More From the GQ Rielle Hunter Interview
The Washington Post had some details last night, but we've now gone through the whole thing. Hunter thought Edwards was "reckless" to stay in the presidential race. But here are some highlights, in her own words.
The reporter, Lisa Depaulo, even got to sleep over: "the three of us (she, Quinn, and I) would have to share the one bathroom, where the tub is filled with her daughter's rubber duckies." Here's what she got out of the apparently very quotable Hunter. Whose nickname for Edwards is 'Johnny':
I mean, just for starters, I never "hit on" Johnny. I'm not a predator, I'm not a gold digger, I'm not the stalker.
I had this thing in my head like a lot of women, where you want your man to stand up on a cliff and scream, "I LOVE HER." You know, the knight in shining armor. And that wasn't what was going on.
I know he loves me. […]I believe that will be till death do us part."
On spotting Johnny for the first time: "I said, "I can't believe that was John Edwards; he's so hot. He's really got it going on."
And I just uttered to him, "You're so hot." And he said, "Why, thank you!" And he almost jumped into my arms."
Like, he's a huge, huge humanitarian. He is very kindhearted and sweet. He's very honest and truthful."
Everyone talks about how Johnny has fallen from grace. In reality, he's fallen to grace."

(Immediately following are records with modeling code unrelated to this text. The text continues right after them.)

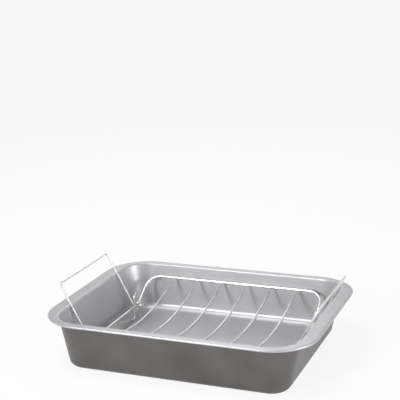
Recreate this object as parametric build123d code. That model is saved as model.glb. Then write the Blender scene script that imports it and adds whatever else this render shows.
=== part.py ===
from build123d import *
from math import asin, atan2, cos, hypot, pi, radians, sin, tan
import os

# A pressed steel roasting pan with a loose wire rack standing in it.
# The rack has bowed crossbars, two wire feet and a drop handle at each end.
# X runs along the pan, Y across it, Z up. The origin is the middle of the pan's underside.
# All lengths are in millimetres.

os.makedirs("parts", exist_ok=True)

# Pan: one piece of steel sheet, drawn deep, with a flat flange and a curled edge
pan_length = 420.0
pan_width = 317.0
pan_height = 77.5
sheet = 0.9
end_flange = 22.5
side_flange = 12.75
end_lean = 16.75
side_lean = 10.75
rim_corner = 67.0
mouth_corner = 42.0
floor_corner = 27.0
floor_fillet = 11.0
shoulder = 5.0
curl_depth = 4.0
curl_width = 4.6
curl_radius = 1.9

# Rack frame: one thick wire, high along the sides and low at the ends, with room to lift it out
frame_wire = 4.0
end_room = 18.85
side_room = 10.75
rail_height = 59.2
end_height = 25.1
slope_run = 51.0
frame_corner = 24.0
frame_bend = 10.0

# Crossbars: bowed wires between the rails
bar_wire = 3.2
bar_count = 6
bar_inset = 44.15
bar_low = 31.8
bar_drop = 1.0

# Feet: one bent wire under each end of the frame
foot_wire = 3.0
foot_inset = 9.4
foot_top = 41.0
foot_bend = 5.0
foot_slope = 13.5
crown_bend = 12.0
tip_bend = 4.0
tip_reach = 12.5
tip_rise = 3.8
weld = 0.3
stand_gap = 0.3

# Handles: one bent wire each, with an eye at both ends that hangs round the frame's end wire
handle_wire = 3.2
handle_reach = 101.0
handle_corner = 5.0
eye_bore = 7.6
eye_turn = 280.0
leg_gap = 1.3
lean_gap = 0.3
hang_gap = 0.3

# Places worked out from the sizes above
mouth_length = pan_length - 2 * end_flange
mouth_width = pan_width - 2 * side_flange
floor_length = mouth_length - 2 * end_lean
floor_width = mouth_width - 2 * side_lean
floor_top = sheet
flange_under = pan_height - sheet
frame_r = frame_wire / 2
foot_r = foot_wire / 2
handle_r = handle_wire / 2
end_x = floor_length / 2 - end_room
rail_y = mouth_width / 2 - side_room
flat_y = rail_y - slope_run
foot_y = flat_y - foot_inset
leg_y = foot_y + foot_r + leg_gap + handle_r
bar_pitch = 2 * (end_x - bar_inset) / (bar_count - 1)
eye_radius = (eye_bore + handle_wire) / 2
eye_z = end_height - (eye_bore - frame_wire) / 2 + hang_gap


def plate(length, width, corner, low, high):
    """A flat slab with rounded corners between two heights."""
    outline = Plane.XY.offset(low) * RectangleRounded(length, width, corner)
    return extrude(outline, amount=high - low)


def tub(low_length, low_width, low_corner, low, high_length, high_width, high_corner, high):
    """A solid with straight sloping walls between two rounded rectangles."""
    bottom = Plane.XY.offset(low) * RectangleRounded(low_length, low_width, low_corner)
    top = Plane.XY.offset(high) * RectangleRounded(high_length, high_width, high_corner)
    return loft([bottom, top], ruled=True)


def edges_at(body, height):
    """The edges of a body that lie flat at one height."""
    return body.edges().filter_by_position(Axis.Z, height, height)


def by_the_mouth(edges):
    """Those of some level edges that run round the pan's mouth, not round its rim."""
    reach_x = mouth_length / 2 + 2 * sheet
    reach_y = mouth_width / 2 + 2 * sheet
    return [edge for edge in edges if abs(edge.center().X) < reach_x and abs(edge.center().Y) < reach_y]


def curled_flange():
    """The flat flange, with its outer edge turned down and back in under itself."""
    block = plate(pan_length, pan_width, rim_corner, pan_height - curl_depth, pan_height)
    low_edges = edges_at(block, pan_height - curl_depth)
    block = fillet(edges_at(block, pan_height) + low_edges, curl_radius)
    hollow = plate(
        pan_length - 2 * sheet,
        pan_width - 2 * sheet,
        rim_corner - sheet,
        pan_height - curl_depth + sheet,
        flange_under,
    )
    hollow_low = edges_at(hollow, pan_height - curl_depth + sheet)
    hollow = fillet(edges_at(hollow, flange_under) + hollow_low, curl_radius - sheet)
    opening = plate(
        pan_length - 2 * curl_width,
        pan_width - 2 * curl_width,
        rim_corner - curl_width,
        pan_height - curl_depth,
        flange_under,
    )
    return block - hollow - opening


def make_pan():
    """The whole pan: floor, sloping walls, rounded shoulder, flange and curl."""
    outside = tub(
        floor_length + 2 * sheet,
        floor_width + 2 * sheet,
        floor_corner + sheet,
        0,
        mouth_length + 2 * sheet,
        mouth_width + 2 * sheet,
        mouth_corner + sheet,
        pan_height,
    )
    outside = fillet(edges_at(outside, 0), floor_fillet + sheet)
    body = outside + curled_flange()
    body = fillet(by_the_mouth(edges_at(body, flange_under)), shoulder - sheet)
    inside = tub(
        floor_length,
        floor_width,
        floor_corner,
        floor_top,
        mouth_length,
        mouth_width,
        mouth_corner,
        pan_height,
    )
    inside = fillet(edges_at(inside, floor_top), floor_fillet)
    body = body - inside
    return fillet(by_the_mouth(edges_at(body, pan_height)), shoulder)


def bend_wire(path, diameter):
    """A round wire along a path."""
    section = Plane(origin=path @ 0, z_dir=path % 0) * Circle(diameter / 2)
    return sweep(section, path=path)


def make_frame():
    """The rack's outer wire: high side rails that drop to a low flat at each end."""
    corners = [
        (0, rail_y, rail_height),
        (end_x, rail_y, rail_height),
        (end_x, flat_y, end_height),
        (end_x, -flat_y, end_height),
        (end_x, -rail_y, rail_height),
        (0, -rail_y, rail_height),
    ]
    path = FilletPolyline(*corners, radius=[frame_corner, frame_bend, frame_bend, frame_corner])
    half = bend_wire(path, frame_wire)
    return half + mirror(half, about=Plane.YZ)


def make_crossbar(index, frame):
    """One bowed bar across the rack, shaped at its ends to sit against the side rails."""
    place = (index - (bar_count - 1) / 2) * bar_pitch
    end_y = rail_y - frame_r / 2
    end_z = rail_height - bar_drop
    path = ThreePointArc((place, -end_y, end_z), (place, 0, bar_low), (place, end_y, end_z))
    return biggest(bend_wire(path, bar_wire) - frame)


def make_foot(side, frame):
    """A wire foot: two low bends on the pan's floor, a crown between them, and tips bent outward."""
    x = side * (end_x + frame_r + foot_r - weld)
    y = foot_y
    slope = radians(foot_slope)
    low = floor_top + stand_gap + foot_r + foot_bend - foot_bend / tan((pi / 2 - slope) / 2)
    crown = low + y * tan(slope)
    tip_z = foot_top + tip_rise
    corners = [
        (x, -y - tip_reach, tip_z),
        (x, -y, foot_top),
        (x, -y, low),
        (x, 0, crown),
        (x, y, low),
        (x, y, foot_top),
        (x, y + tip_reach, tip_z),
    ]
    bends = [tip_bend, foot_bend, crown_bend, foot_bend, tip_bend]
    return bend_wire(FilletPolyline(*corners, radius=bends), foot_wire) - frame


def biggest(body):
    """The largest solid of a body, without the slivers that a cut leaves beyond it."""
    return max(body.solids(), key=lambda solid: solid.volume)


def handle_lean():
    """The leg's angle above level where it leans on the pan's shoulder, seen along Y."""
    flat_x = mouth_length / 2 + shoulder * tan((pi / 2 - atan2(end_lean, pan_height - floor_top)) / 2)
    run = flat_x - end_x
    rise = pan_height - shoulder - eye_z
    return atan2(rise, run) + asin((eye_radius + shoulder + handle_r + lean_gap) / hypot(run, rise))


def make_handle(side):
    """A drop handle: a grip bar, two legs, and an eye at the foot of each leg."""
    lean = handle_lean()
    along = Vector(side * cos(lean), 0, sin(lean))
    outward = Vector(side * sin(lean), 0, -cos(lean))
    eye = Vector(side * end_x, 0, eye_z)
    start = eye + outward * eye_radius
    reach = start + along * handle_reach
    across = Vector(0, leg_y, 0)
    bar_path = FilletPolyline(
        start - across,
        reach - across,
        reach + across,
        start + across,
        radius=handle_corner,
    )
    wires = [bend_wire(bar_path, handle_wire)]
    for end in (-across, across):
        middle = turned(outward, along, radians(eye_turn / 2))
        stop = turned(outward, along, radians(eye_turn))
        curl = ThreePointArc(start + end, eye + middle * eye_radius + end, eye + stop * eye_radius + end)
        wires.append(bend_wire(curl, handle_wire))
    return wires[0] + wires[1] + wires[2]


def turned(outward, along, angle):
    """A direction turned from the leg's outer side down and round the end wire."""
    return outward * cos(angle) - along * sin(angle)


pan = make_pan()
rack_frame = make_frame()
parts = {"pan": pan, "rack_frame": rack_frame}
for index in range(bar_count):
    parts[f"crossbar_{index + 1}"] = make_crossbar(index, rack_frame)
for name, side in (("left", -1), ("right", 1)):
    parts[f"foot_{name}"] = make_foot(side, rack_frame)
    parts[f"handle_{name}"] = make_handle(side)
for name, body in parts.items():
    export_step(body, f"parts/{name}.step")
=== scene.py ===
import bmesh
import bpy
from math import asin, atan, atan2, cos, hypot, pi, radians, sin, sqrt, tan
from mathutils import Euler, Matrix, Vector


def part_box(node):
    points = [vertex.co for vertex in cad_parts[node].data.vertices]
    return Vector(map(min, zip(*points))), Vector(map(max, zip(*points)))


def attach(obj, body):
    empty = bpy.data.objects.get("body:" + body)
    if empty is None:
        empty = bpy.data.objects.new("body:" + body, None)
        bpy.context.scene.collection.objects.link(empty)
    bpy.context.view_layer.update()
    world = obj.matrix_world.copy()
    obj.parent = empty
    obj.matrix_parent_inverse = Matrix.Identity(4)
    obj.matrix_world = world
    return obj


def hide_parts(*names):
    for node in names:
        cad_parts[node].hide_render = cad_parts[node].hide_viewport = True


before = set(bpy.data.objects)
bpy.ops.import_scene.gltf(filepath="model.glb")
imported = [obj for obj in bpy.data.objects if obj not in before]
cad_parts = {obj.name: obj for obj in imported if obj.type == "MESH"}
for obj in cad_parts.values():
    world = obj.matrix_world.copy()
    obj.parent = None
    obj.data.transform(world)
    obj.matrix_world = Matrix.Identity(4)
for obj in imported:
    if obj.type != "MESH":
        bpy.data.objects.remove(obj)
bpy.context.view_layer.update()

# Pan
# One sheet of thin steel, drawn deep in a press, with a flat flange and its edge rolled under.
# The sheet is coated all over: satin grey inside and on the flange; outside it is given a darker warm grey,
# which is painted shade for its shaded outer walls.
sheet = 0.0009
pan_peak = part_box("pan")[1]
rim_half = (pan_peak.x, pan_peak.y)
mouth_half = (0.1875, 0.14575)
floor_half = (0.17075, 0.135)
rim_corner = 0.067
mouth_corner = 0.042
floor_corner = 0.027
floor_bend = 0.011
end_shoulder = 0.004
side_shoulder = 0.0022
bead = 0.002
bead_start = 90
bead_end = -200
corner_steps = 14
side_steps = (20, 28)
bend_steps = 10
wall_steps = 8
flange_steps = 5
roll_steps = 18
floor_shares = (0.1, 0.3, 0.5, 0.7, 0.85)

under_flange = pan_peak.z - sheet
skin_height = under_flange


def ring(half, corner, z):
    """Points round a rounded rectangle, always as many and in the same order."""
    points = []
    for turn in range(4):
        side_x = (1, -1, -1, 1)[turn]
        side_y = (1, 1, -1, -1)[turn]
        middle = Vector((side_x * (half[0] - corner), side_y * (half[1] - corner), z))
        arc = []
        for step in range(corner_steps + 1):
            angle = pi / 2 * (turn + step / corner_steps)
            arc.append(middle + corner * Vector((cos(angle), sin(angle), 0)))
        if points:
            points += between(points[-1], arc[0], side_steps[turn % 2])
        points += arc
    return points + between(points[-1], points[0], side_steps[0])


def between(start, end, steps):
    """Evenly spaced points on a straight run, without its two ends."""
    return [start.lerp(end, step / steps) for step in range(1, steps)]


def wall_half(z, axis, grow, low_bend, top_bend):
    """Half the spacing of two facing walls: a rounded foot, a straight slope and a rounded shoulder."""
    slope = (mouth_half[axis] - floor_half[axis]) / skin_height
    start = floor_half[axis] + grow
    end = mouth_half[axis] + grow
    turn = pi / 2 - atan(slope)
    foot = low_bend * (1 - cos(turn))
    brow = top_bend * (1 - cos(turn))
    if z < foot:
        return start - low_bend * tan(turn / 2) + sqrt(max(0, low_bend**2 - (low_bend - z) ** 2))
    if skin_height - z < brow:
        rise = max(0, skin_height - z)
        return end + top_bend * tan(turn / 2) - sqrt(max(0, top_bend**2 - (top_bend - rise) ** 2))
    return start + slope * z


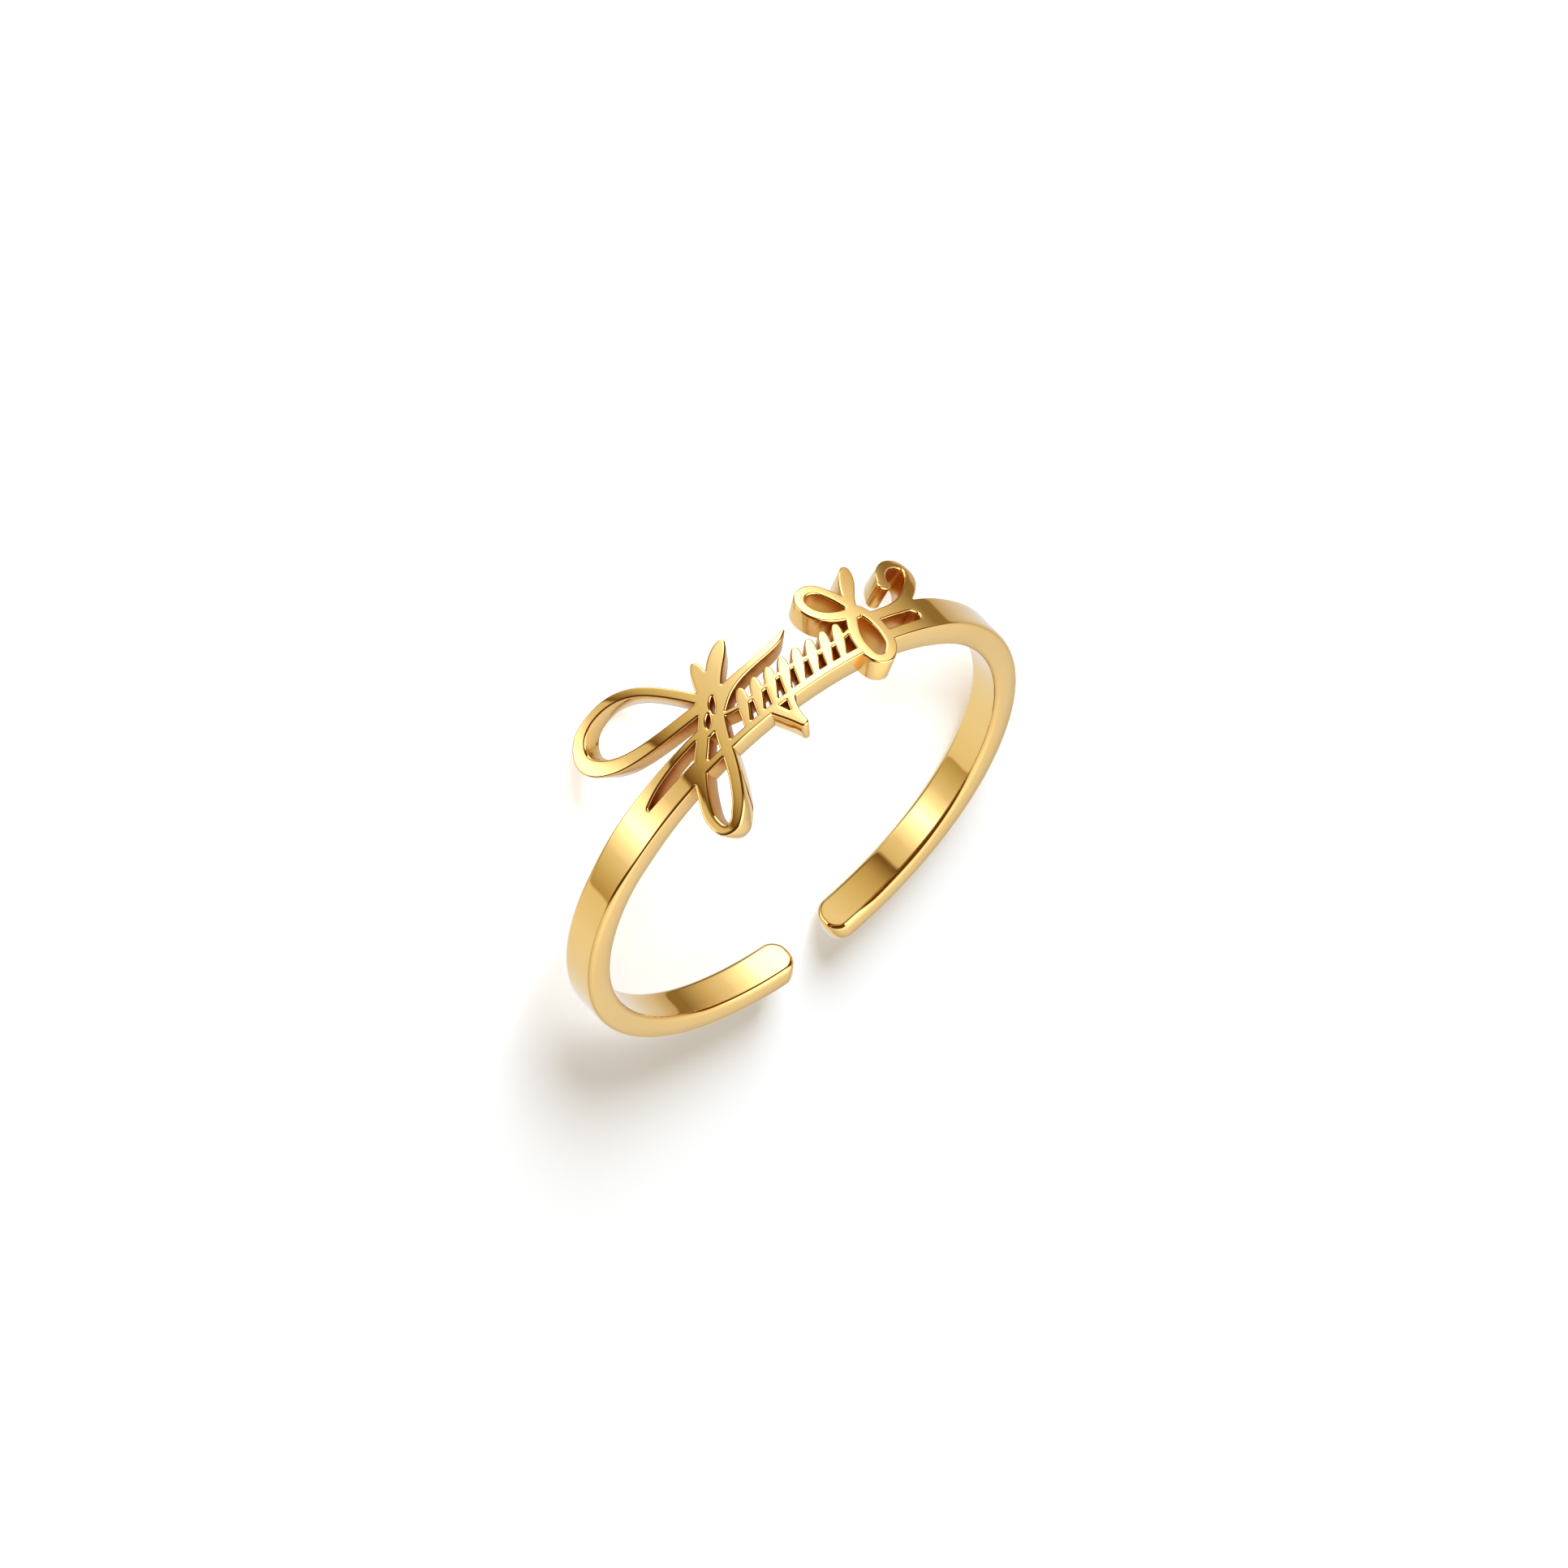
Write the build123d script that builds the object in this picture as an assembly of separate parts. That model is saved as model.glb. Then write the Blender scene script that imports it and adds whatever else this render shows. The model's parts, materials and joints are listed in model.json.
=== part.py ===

And he kept saying [she mimics his southern drawl], "What are you doin' over there? Come over here. I can't even see you. Come closer. I won't bite you."
I used to make a joke that I could have helped save the world, but I had to sleep with him. You know? It was kind of like that."
[…]I was partying, and there were a lot of very good-looking available 20-year-old men around that you'd be partying with, and there was a lot of, you know, hooking up going on."
You know, I'm not a great mistress."
Quinnie needed to come into the world and this wasn't our timing, this was divine timing and he needed to get on board."
[Quinnie] calls him Da-da."
He in fact did say to me the first night, 'Falling in love with you could really fuck up my plans for becoming President."